The danger is that real hardworking entrepreneurs looking to comply will not find that the US is helpful in economic prospect.
5:07 EST- Jeremy Allaire
the digital currency business may be different from other internet businesses. I do not think that two men should not be able to start a business unless it has capital to keep users safe.
5:10 EST Patrick Murck
The states have an interest in protecting their consumers. In the EU, there is a system of reciprocity. Perhaps that is a system that would work here [the us] but that is up to legislators. 5:11 EST- Jerry Brito
guidance says that you are not required to register with FINCEN if you are buying goods or services, only if you are sending money and exchanging it back into government money.
This is a new industry that is still trying to find it's way. The folks trying to participate in this economy are not your average consumers. During this time, we can learn if the existing laws are working or even if they are enough.
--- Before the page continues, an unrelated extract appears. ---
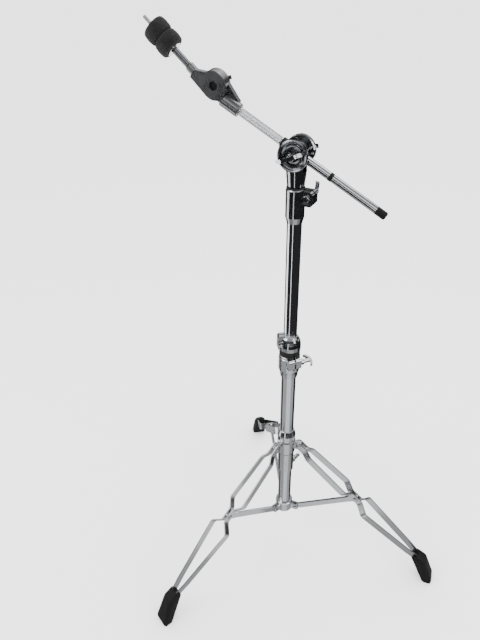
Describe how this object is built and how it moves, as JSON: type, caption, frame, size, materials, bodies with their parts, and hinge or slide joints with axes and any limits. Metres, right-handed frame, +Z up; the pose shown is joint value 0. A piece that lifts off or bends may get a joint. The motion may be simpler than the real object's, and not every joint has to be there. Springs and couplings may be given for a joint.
{
  "type": "cymbal boom stand",
  "caption": "Folding double-braced tripod stand with telescoping tubes, a tilting sliding boom and a cymbal tilter with felts.",
  "frame": {"origin": "on the axis of the base tube, at the level of the floor under the feet", "axes": "+Z up along the tubes; the boom lies in the XZ plane with its raised cymbal end towards -X and its rear end towards +X"},
  "size_m": [0.5946, 0.6204, 1.1043],
  "materials": {
    "chrome": "polished, fine wear",
    "dark_chrome": "polished castings",
    "black_rubber": "moulded, satin",
    "black_nylon": "matte",
    "black_felt": "pressed felt"
  },
  "bodies": {
    "base": {"base_tube": "chrome", "base_tube_plug": "black_rubber", "lower_collar": "chrome", "lower_collar_pins": "chrome", "lower_clamp": "chrome", "lower_clamp_bolt": "chrome"},
    "sliding_collar": {"tripod_collar": "chrome", "collar_pins": "chrome"},
    "collar_wing": {"collar_wing_bolt": "chrome"},
    "right_leg": {"right_leg_strip_1": "chrome", "right_leg_strip_2": "chrome", "right_knee_rivet": "chrome", "right_foot": "black_rubber"},
    "back_leg": {"back_leg_strip_1": "chrome", "back_leg_strip_2": "chrome", "back_knee_rivet": "chrome", "back_foot": "black_rubber"},
    "left_leg": {"left_leg_strip_1": "chrome", "left_leg_strip_2": "chrome", "left_knee_rivet": "chrome", "left_foot": "black_rubber"},
    "right_link": {"right_brace": "chrome", "right_knee_pin": "chrome"},
    "back_link": {"back_brace": "chrome", "back_knee_pin": "chrome"},
    "left_link": {"left_brace": "chrome", "left_knee_pin": "chrome"},
    "lower_wing": {"lower_wing_nut": "chrome"},
    "lower_bushing": {"lower_liner": "black_nylon"},
    "middle_section": {"middle_tube": "chrome", "memory_lock": "dark_chrome", "memory_lock_bolt": "chrome", "upper_clamp": "chrome", "upper_clamp_bolt": "chrome"},
    "upper_wing": {"upper_wing_nut": "chrome"},
    "upper_bushing": {"upper_liner": "black_nylon"},
    "boom_base": {"boom_post": "chrome", "boom_yoke": "dark_chrome", "front_dish": "dark_chrome", "ratchet_drum": "dark_chrome"},
    "boom_tilter": {"boom_clamp": "dark_chrome", "tilt_stud": "chrome"},
    "rear_wing": {"rear_wing_nut": "chrome"},
    "front_wing": {"front_wing_bolt": "chrome"},
    "rod_bushing": {"boom_bushing": "black_nylon"},
    "boom_arm": {"boom_rod": "chrome", "boom_ring": "black_rubber", "boom_end_cap": "black_rubber", "tilter_lower_arm": "dark_chrome"},
    "tilter_wing": {"tilter_wing_nut": "chrome"},
    "cymbal_arm": {"tilter_upper_arm": "dark_chrome", "tilter_bolt": "chrome", "cymbal_rod": "chrome", "rod_ferrule": "dark_chrome", "seat_washer": "chrome", "felt_sleeve": "black_nylon"},
    "felt_below": {"lower_felt": "black_felt"},
    "felt_above": {"upper_felt": "black_felt"}
  },
  "joints": [
    {"name": "collar_slide", "type": "slide", "parent": "base", "child": "sliding_collar", "axis": [0, 0, 1], "range_m": [0, 0.12962]},
    {"name": "collar_wing_turn", "type": "hinge", "parent": "sliding_collar", "child": "collar_wing", "pos_m": [0.0109, 0.02138, 0.242], "axis": [0.454, 0.891, 0], "continuous": true},
    {"name": "right_leg_fold", "type": "hinge", "parent": "sliding_collar", "child": "right_leg", "pos_m": [0.02866, 0.0015, 0.312], "axis": [-0.0523, 0.9986, 0], "range_deg": [0, 44.71]},
    {"name": "back_leg_fold", "type": "hinge", "parent": "sliding_collar", "child": "back_leg", "pos_m": [-0.01563, 0.02407, 0.312], "axis": [-0.8387, -0.5446, 0], "range_deg": [0, 44.71]},
    {"name": "left_leg_fold", "type": "hinge", "parent": "sliding_collar", "child": "left_leg", "pos_m": [-0.01303, -0.02557, 0.312], "axis": [0.891, -0.454, 0], "range_deg": [0, 44.71]},
    {"name": "right_brace_fold", "type": "hinge", "parent": "base", "child": "right_link", "pos_m": [0.02866, 0.0015, 0.1075], "axis": [0.0523, -0.9986, 0], "range_deg": [0, 51.83]},
    {"name": "back_brace_fold", "type": "hinge", "parent": "base", "child": "back_link", "pos_m": [-0.01563, 0.02407, 0.1075], "axis": [0.8387, 0.5446, 0], "range_deg": [0, 51.83]},
    {"name": "left_brace_fold", "type": "hinge", "parent": "base", "child": "left_link", "pos_m": [-0.01303, -0.02557, 0.1075], "axis": [-0.891, 0.454, 0], "range_deg": [0, 51.83]},
    {"name": "lower_wing_turn", "type": "hinge", "parent": "base", "child": "lower_wing", "pos_m": [0.02364, -0.00503, 0.5385], "axis": [0.6947, 0.7193, 0], "continuous": true},
    {"name": "middle_swivel", "type": "hinge", "parent": "base", "child": "lower_bushing", "pos_m": [0, 0, 0.53], "axis": [0, 0, 1], "continuous": true},
    {"name": "middle_slide", "type": "slide", "parent": "lower_bushing", "child": "middle_section", "axis": [0, 0, 1], "range_m": [0, 0.22]},
    {"name": "upper_wing_turn", "type": "hinge", "parent": "middle_section", "child": "upper_wing", "pos_m": [0.02336, 0.0088, 0.8605], "axis": [0.0872, 0.9962, 0], "continuous": true},
    {"name": "boom_swivel", "type": "hinge", "parent": "middle_section", "child": "upper_bushing", "pos_m": [0, 0, 0.85], "axis": [0, 0, 1], "continuous": true},
    {"name": "post_slide", "type": "slide", "parent": "upper_bushing", "child": "boom_base", "axis": [0, 0, 1], "range_m": [0, 0.12]},
    {"name": "boom_tilt", "type": "hinge", "parent": "boom_base", "child": "boom_tilter", "pos_m": [0, 0, 0.9265], "axis": [0, 1, 0], "range_deg": [-74.5, 15.5]},
    {"name": "rear_wing_turn", "type": "hinge", "parent": "boom_tilter", "child": "rear_wing", "pos_m": [0, 0.024, 0.9265], "axis": [0, 1, 0], "continuous": true},
    {"name": "front_wing_turn", "type": "hinge", "parent": "boom_tilter", "child": "front_wing", "pos_m": [0, -0.019, 0.9265], "axis": [0, -1, 0], "continuous": true},
    {"name": "boom_roll", "type": "hinge", "parent": "boom_tilter", "child": "rod_bushing", "pos_m": [0, 0, 0.9265], "axis": [-0.8704, 0, 0.4924], "continuous": true},
    {"name": "boom_slide", "type": "slide", "parent": "rod_bushing", "child": "boom_arm", "axis": [-0.8704, 0, 0.4924], "range_m": [-0.074, 0.041]},
    {"name": "tilter_wing_turn", "type": "hinge", "parent": "boom_arm", "child": "tilter_wing", "pos_m": [-0.12995, 0.00595, 1.01564], "axis": [0.077, 0.9877, 0.1362], "continuous": true},
    {"name": "cymbal_tilt", "type": "hinge", "parent": "boom_arm", "child": "cymbal_arm", "pos_m": [-0.13057, -0.00196, 1.01456], "axis": [0.077, 0.9877, 0.1362], "range_deg": [-74, 76]},
    {"name": "felt_spin", "type": "hinge", "parent": "cymbal_arm", "child": "felt_below", "pos_m": [-0.20088, -0.00328, 1.06391], "axis": [-0.7268, -0.0378, 0.6858], "continuous": true},
    {"name": "felt_lift", "type": "slide", "parent": "cymbal_arm", "child": "felt_above", "axis": [-0.7268, -0.0378, 0.6858], "range_m": [0, 0.0165]}
  ],
  "couplings": [
    {"joint": "right_leg_fold", "follows": "collar_slide", "rad_per_m": 6.0191},
    {"joint": "back_leg_fold", "follows": "collar_slide", "rad_per_m": 6.0191},
    {"joint": "left_leg_fold", "follows": "collar_slide", "rad_per_m": 6.0191},
    {"joint": "right_brace_fold", "follows": "collar_slide", "rad_per_m": 6.9785},
    {"joint": "back_brace_fold", "follows": "collar_slide", "rad_per_m": 6.9785},
    {"joint": "left_brace_fold", "follows": "collar_slide", "rad_per_m": 6.9785}
  ]
}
Digital currencies provide a new choice for users. Currently, If you want to send money electronically, you will be have to pay a fee. This is so most of your transactions can be reversed.
With BITCOIN, payments cannot be reversed but the fees are very very low.
5:19 EST- Jeremy Allaire When we pay a bill online, or a check in a restaurant, we are effectively giving away the keys to our bank accounts. When using bitcoin, you never give away your account information when making a transaction.
Increasingly, because of ease of use, consumers are using services that host their bitcoins on the internet.
5:23 EST Patrick Murck
Bitcoin is still at version 0.9. We have yet to make it to version 1.0. Because of this, the market is still very volital and consumers should be aware of this.
The creator or creators go by the nickname "Satoshi Nakamoto." Much of their original code has been reinforced and changed so who he is is nearly irrelevant.
5:27 EST - Jerry Brito
Patrick is right in saying that the creator is not important. Much of the code actually has been changed. Additionally, all of the code that represents the bitcoin protocol is open source so anyone can see how it works.
5:29 EST Sen. Tom Carper
We wanted to hold this hearing to understand the pitfalls of the currency but also the benefits. The testimonies from our panel have been encouraging.
We all have work to do to minimize the bad and maximize the good.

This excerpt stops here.